The emphasis is on accuracy, repeatability, and consistency rather than real-time collection.

Output and Delivery

Extracted data is typically delivered in structured formats suitable for downstream use, such as:

CSV, JSON, or XML files
Database tables or dumps
API-accessible datasets
Normalized datasets prepared for import into other systems

The delivery format depends on how the data will be used after extraction, whether for analysis, integration, or migration.

Frequently Asked Questions

What types of data sources are used for extraction?

Data extraction typically works with existing data sources such as databases, files, APIs, and system exports. These sources already contain stored data that can be accessed directly without interacting with live websites.

Why is data extraction needed after scraping?

Scraping focuses on collecting data, but the resulting data is often inconsistent or incomplete when viewed at scale. Extraction is needed to normalize structures, reconcile differences across sources, and validate data so it can be reliably used downstream.

What kinds of issues does extraction address?

Extraction commonly addresses problems such as duplicated records, missing or inconsistent fields, schema drift, and variations in how similar data is represented across sources.

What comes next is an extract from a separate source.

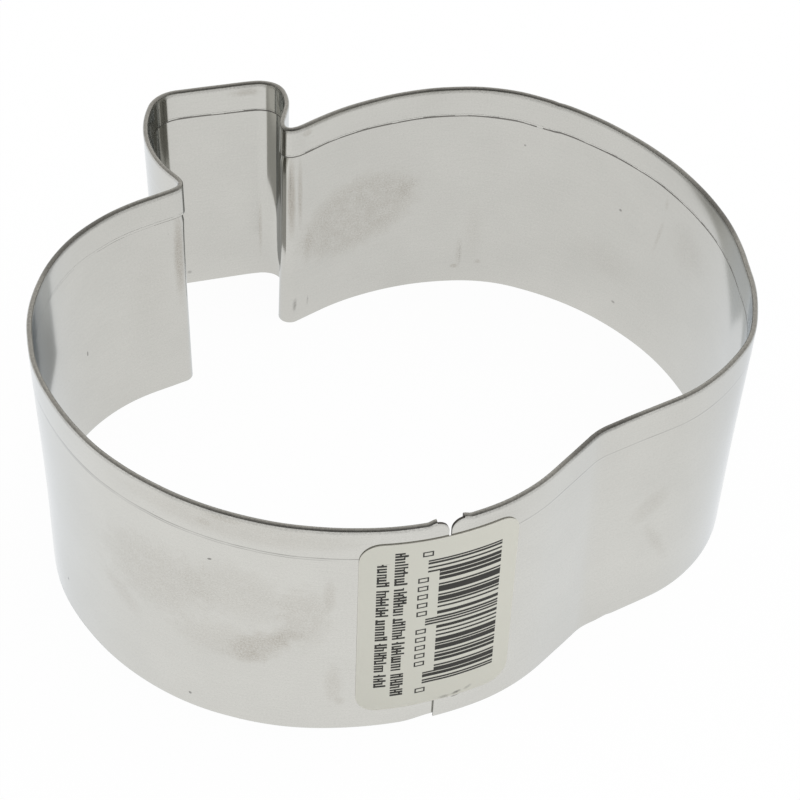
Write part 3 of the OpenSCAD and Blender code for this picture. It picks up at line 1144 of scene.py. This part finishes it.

Is data extraction a one-time process?

In some cases, extraction is performed once, such as during data migration. In ongoing workflows, extraction may be repeated or updated as new data is collected or as source structures change.

How is data extraction different from data transformation?

Data extraction focuses on selecting, structuring, and validating data from existing sources. Transformation typically refers to modifying values or formats after extraction, often as part of a broader data processing pipeline.

Data extraction is most effective when the data source is well-defined and does not require interaction with live websites. Understanding whether a project requires data extraction or web data scraping helps ensure the correct approach is used from the start and prevents unnecessary complexity.